Sunday, May 23, 2010


Some of my readers may remember my project working with kids doing paper sloyd, and another in which we folded paper cranes as part of our introduction to sister school, Shinrin Takumi Juku. The image above is origami by Robert J. Lang, an origami master whose life illustrates the intersection between craft and science. Having begun his creative career as a laser physicist at Jet Propulsion Laboratory, he has used his origami to design space telescopes and the folding patterns for airbags in cars, as well as to inspire.

It is truly unfortunate that most Americans are oblivious to the relationship between crafts and the advancement of science.

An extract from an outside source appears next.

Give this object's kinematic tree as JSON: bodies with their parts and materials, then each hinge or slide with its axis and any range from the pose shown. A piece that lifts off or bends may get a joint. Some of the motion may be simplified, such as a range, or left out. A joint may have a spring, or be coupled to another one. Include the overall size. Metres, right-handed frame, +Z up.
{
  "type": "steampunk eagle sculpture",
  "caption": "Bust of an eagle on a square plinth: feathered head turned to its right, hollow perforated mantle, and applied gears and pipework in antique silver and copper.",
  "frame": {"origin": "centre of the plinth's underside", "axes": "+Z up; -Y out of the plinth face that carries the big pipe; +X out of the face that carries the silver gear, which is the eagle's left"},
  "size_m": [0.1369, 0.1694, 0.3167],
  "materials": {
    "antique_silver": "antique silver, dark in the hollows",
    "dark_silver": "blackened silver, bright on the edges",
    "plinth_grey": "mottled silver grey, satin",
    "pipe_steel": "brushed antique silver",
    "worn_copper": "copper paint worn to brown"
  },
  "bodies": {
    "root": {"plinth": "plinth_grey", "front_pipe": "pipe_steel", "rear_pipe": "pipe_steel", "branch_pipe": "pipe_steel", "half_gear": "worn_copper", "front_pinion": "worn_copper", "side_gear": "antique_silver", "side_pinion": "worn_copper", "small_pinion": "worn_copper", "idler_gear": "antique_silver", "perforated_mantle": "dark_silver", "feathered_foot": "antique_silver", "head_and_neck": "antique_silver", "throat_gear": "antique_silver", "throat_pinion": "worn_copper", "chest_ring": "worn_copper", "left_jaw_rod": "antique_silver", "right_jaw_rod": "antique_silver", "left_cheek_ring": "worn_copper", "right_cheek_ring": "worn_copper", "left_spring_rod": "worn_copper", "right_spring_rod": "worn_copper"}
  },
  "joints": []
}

No man, woman or child can learn to carve wood into something both useful and beautiful without becoming observant of wood qualities and grain. The fundamentals of scientific observation are what one learns through craftsmanship. As we allow our children to be entertained and disengaged from both hands-on learning and personal creativity, we cripple their potential in science and limit their understanding. And so, why aren't we doing something about it? Crafts should be the most important part of our children's education... even before reading, our children's hands should be learning to fold paper.

Many other scientists, mathematicians and educators have recognized the relationship between origami, mathematics and design and witnessed its potential to engage students. Professor of Mathematics, Tom Hull says,
"Kids are so afraid of math. The world is so afraid of math. But with origami, they're not thinking, 'I'm doing this scary math thing.' They're just folding paper. It's a neat way to break the barriers down." -- and do math.
I wrote Robert J. Lang about this blog post and he replied, "I couldn't agree more with the theme of your blog: for many people, hands-on manipulation is what makes the connection to true learning."

An editorial on scholarship in today's paper by Paul Greenburg told that the University of Arkansas has a 38 percent graduation rate among students who attend for up to 6 years. Some of the blame for that sorry state may be laid to rest on the poorly-prepared-to-attend students the university attracts. Piaget, in his theory of cognitive development recognized the time between ages 6-12 as "the concrete operational stage," and some theorists believe that computer gaming has actually delayed arrival of this stage as settings are pre-imagined and gamers work within sets of predetermined conditions set by game designers rather than by physical reality. This means that even at the time of entrance to college, many students have barely emerged into comfortable relationship with the abstract. More real hands-on learning can fix that.

Using origami and other folding paper techniques like paper sloyd, can be useful in making the transition from the concrete to abstract and the transition from high school to college, which these days is far too abstract for its own good.

Today in the woodshop, I worked on drawer sides for the small walnut chests of drawers. I resawed the maple stock into two halves then planed the stock to 3/8", jointed one edge, ripped it to width and then used the sled and stop block to cut parts to accurate lengths as shown below.


  1. That is outstanding. I can only imagine the hours it would take me to get something to look half as good as that. That is art.

  2. Anonymous8:50 AM

    Too bad more teachers don't sneak origami into the curriculum and have students understand math without the fear and suffering. Sadly, there's no connection to the standardized tests when students are having fun.